**TASK GOAL:**
Pick out every line that holds the string "from" and copy it.

**GIVEN DATA:**
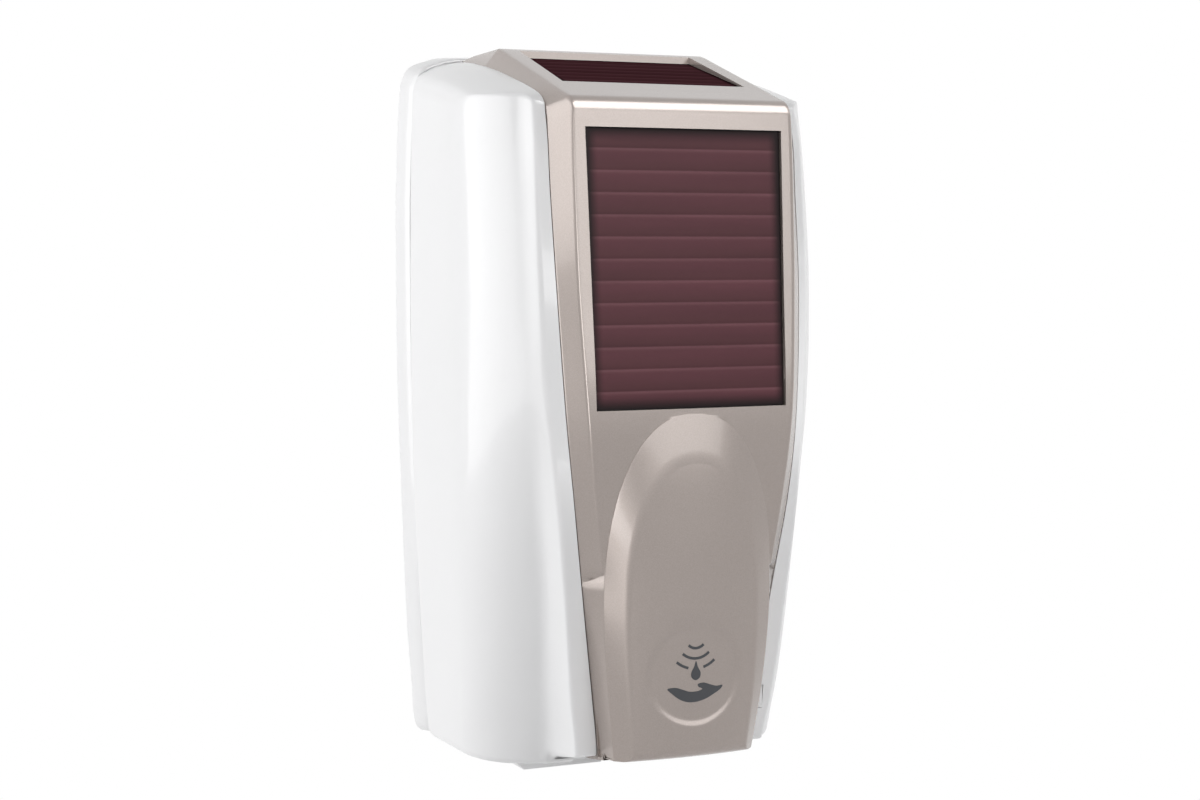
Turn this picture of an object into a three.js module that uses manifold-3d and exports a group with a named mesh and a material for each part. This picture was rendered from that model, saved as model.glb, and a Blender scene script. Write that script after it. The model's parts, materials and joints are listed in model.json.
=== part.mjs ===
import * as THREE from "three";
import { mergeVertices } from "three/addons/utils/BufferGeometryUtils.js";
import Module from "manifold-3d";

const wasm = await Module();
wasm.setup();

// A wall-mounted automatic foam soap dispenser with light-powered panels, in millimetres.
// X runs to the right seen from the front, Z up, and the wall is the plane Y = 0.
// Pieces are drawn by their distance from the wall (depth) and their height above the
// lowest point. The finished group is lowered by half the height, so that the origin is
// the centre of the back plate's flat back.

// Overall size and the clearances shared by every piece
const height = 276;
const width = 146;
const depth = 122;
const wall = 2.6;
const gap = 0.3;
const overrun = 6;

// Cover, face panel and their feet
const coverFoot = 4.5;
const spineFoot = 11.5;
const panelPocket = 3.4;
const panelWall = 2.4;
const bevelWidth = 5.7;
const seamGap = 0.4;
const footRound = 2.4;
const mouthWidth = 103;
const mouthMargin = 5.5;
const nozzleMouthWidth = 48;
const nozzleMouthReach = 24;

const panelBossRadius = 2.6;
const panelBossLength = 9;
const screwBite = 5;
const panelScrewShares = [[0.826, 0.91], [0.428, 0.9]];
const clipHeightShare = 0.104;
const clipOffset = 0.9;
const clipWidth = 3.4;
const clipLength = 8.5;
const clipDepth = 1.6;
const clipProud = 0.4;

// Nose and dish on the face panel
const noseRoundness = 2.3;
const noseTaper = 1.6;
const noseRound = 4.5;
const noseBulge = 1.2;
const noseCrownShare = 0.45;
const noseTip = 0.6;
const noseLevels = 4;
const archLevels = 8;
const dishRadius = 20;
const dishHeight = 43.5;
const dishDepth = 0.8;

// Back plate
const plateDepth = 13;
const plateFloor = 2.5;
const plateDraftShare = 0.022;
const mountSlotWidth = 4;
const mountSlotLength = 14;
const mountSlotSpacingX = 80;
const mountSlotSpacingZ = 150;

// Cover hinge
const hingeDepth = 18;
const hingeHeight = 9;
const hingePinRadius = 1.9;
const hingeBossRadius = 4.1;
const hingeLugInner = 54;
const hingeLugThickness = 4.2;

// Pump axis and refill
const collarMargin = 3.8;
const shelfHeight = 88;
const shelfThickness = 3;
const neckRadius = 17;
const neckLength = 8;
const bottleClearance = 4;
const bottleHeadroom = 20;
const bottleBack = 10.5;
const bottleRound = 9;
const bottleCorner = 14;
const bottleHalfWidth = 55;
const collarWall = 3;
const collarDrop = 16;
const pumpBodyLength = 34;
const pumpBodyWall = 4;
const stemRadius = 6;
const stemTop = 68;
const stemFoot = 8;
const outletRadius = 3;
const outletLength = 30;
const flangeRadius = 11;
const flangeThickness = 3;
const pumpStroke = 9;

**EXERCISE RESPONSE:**
Turn this picture of an object into a three.js module that uses manifold-3d and exports a group with a named mesh and a material for each part. This picture was rendered from that model, saved as model.glb, and a Blender scene script. Write that script after it. The model's parts, materials and joints are listed in model.json.
import * as THREE from "three";
import { mergeVertices } from "three/addons/utils/BufferGeometryUtils.js";
import Module from "manifold-3d";
// X runs to the right seen from the front, Z up, and the wall is the plane Y = 0.
// Pieces are drawn by their distance from the wall (depth) and their height above the